The signs of those times was not, to my mind, the Diliman Commune, but a parallel effort overlooked because it’s inconvenient. When the Diliman Commune, the revolt by students in the University of the Philippines in 1971 took place, some residents of the area banded together and hunted down the radical students. They were defending order and their property rights. There’s a similar political vigilantism among the middle and upper classes today.
The virtue of democracy is it permits the transition from one generation to the next, with as little bloodshed as possible, and hopefully everyone feels they had a say in what happened. It’s not a numbers game or merely following rules. It’s protecting the minority so that when they inevitably become the majority, they aren’t dying to strangle those that led before. But when Marcos’s pomaded generation decided they couldn’t surrender power to long-haired hippies, they consigned the successor generation to limbo — and our country to an escalating cycle of violence, hate, and fear.

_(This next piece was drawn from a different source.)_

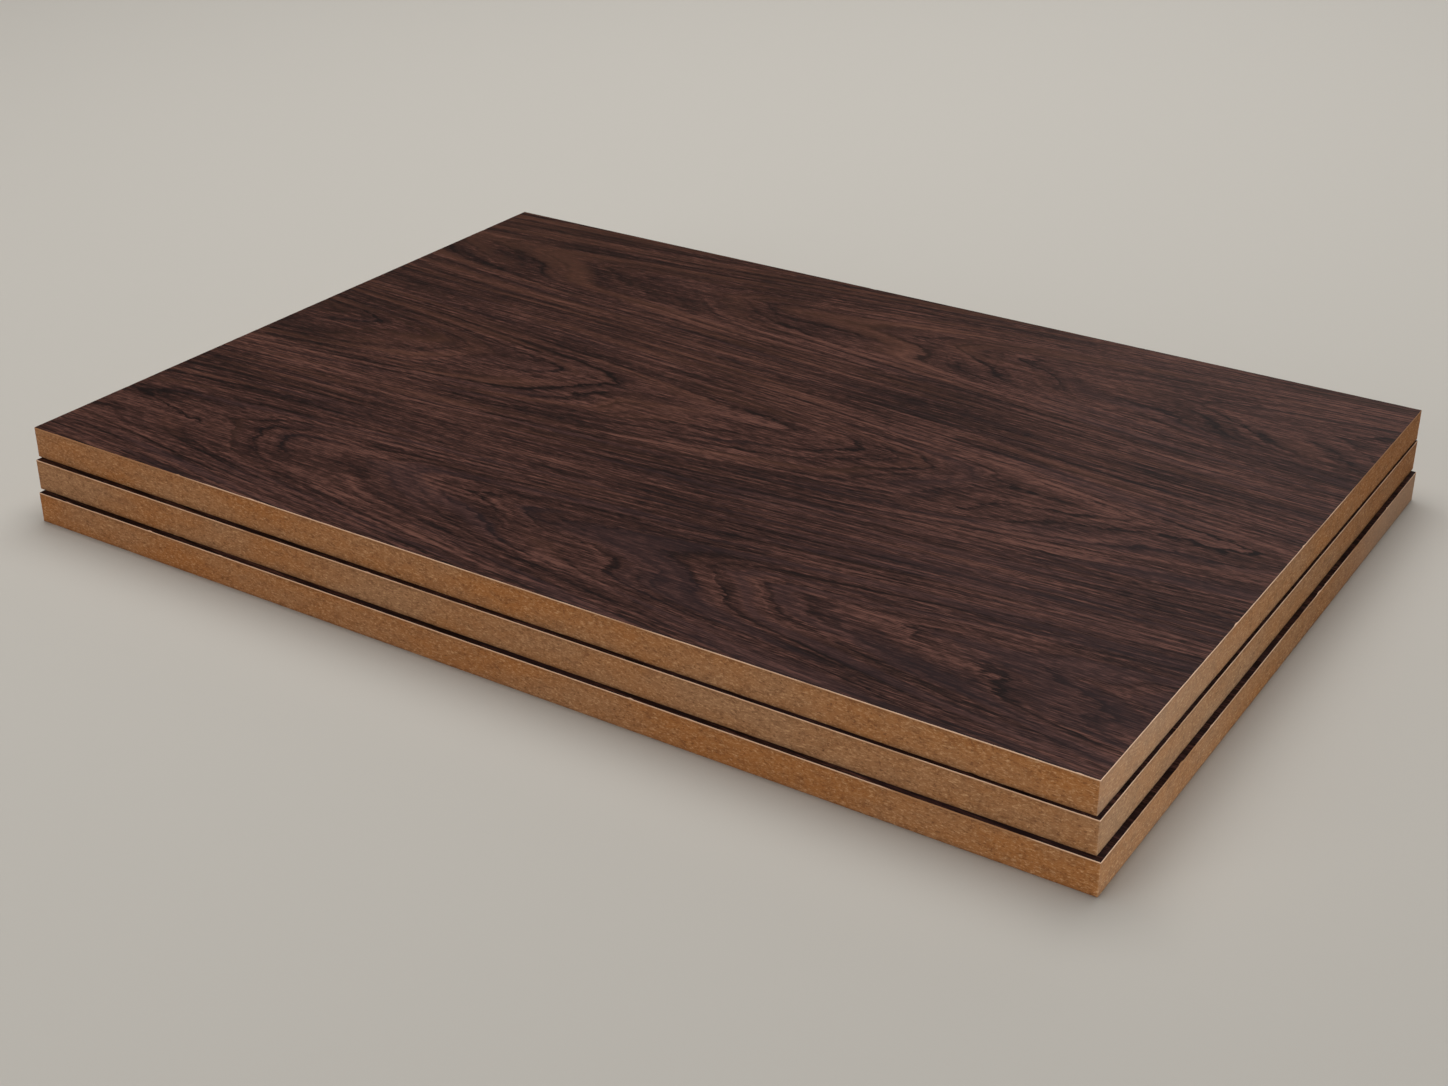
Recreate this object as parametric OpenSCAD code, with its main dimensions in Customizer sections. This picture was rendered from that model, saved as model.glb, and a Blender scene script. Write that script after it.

Defective as the period transfers of power before martial law were, even that cycle was stopped. Anyone with an independent mind had three miserable choices: shut up, ship out, or shoot it out.
As an academic recently told me, with martial law, the country lost an entire generation of intellectuals. It lost an entire generation, period. Some went to the hills. Others sold out. Still more shipped out, returning only now, to retire.
It’s no wonder that politically, most ideas seem to be frozen in time, somewhere in the 1960s, and these ideas were themselves questioned by those who to my generation seem the hopelessly unhip hippie crowd. The hippies of yesterday have grey hair today; but what’s worse is the increasingly hairless but still dominant generation that the hippies questioned continue to rule today.
An economist also told me recently that when the economy collapsed in 1983, a significant transformation also took place. It was, he argued, the first time corruption became endemic in Philippine society. More so than during the Japanese Occupation, when, as you can read in Agoncillo’s account, the pretensions of the ruling class were punctured by their having to pawn their possessions and scramble for survival alongside the poor.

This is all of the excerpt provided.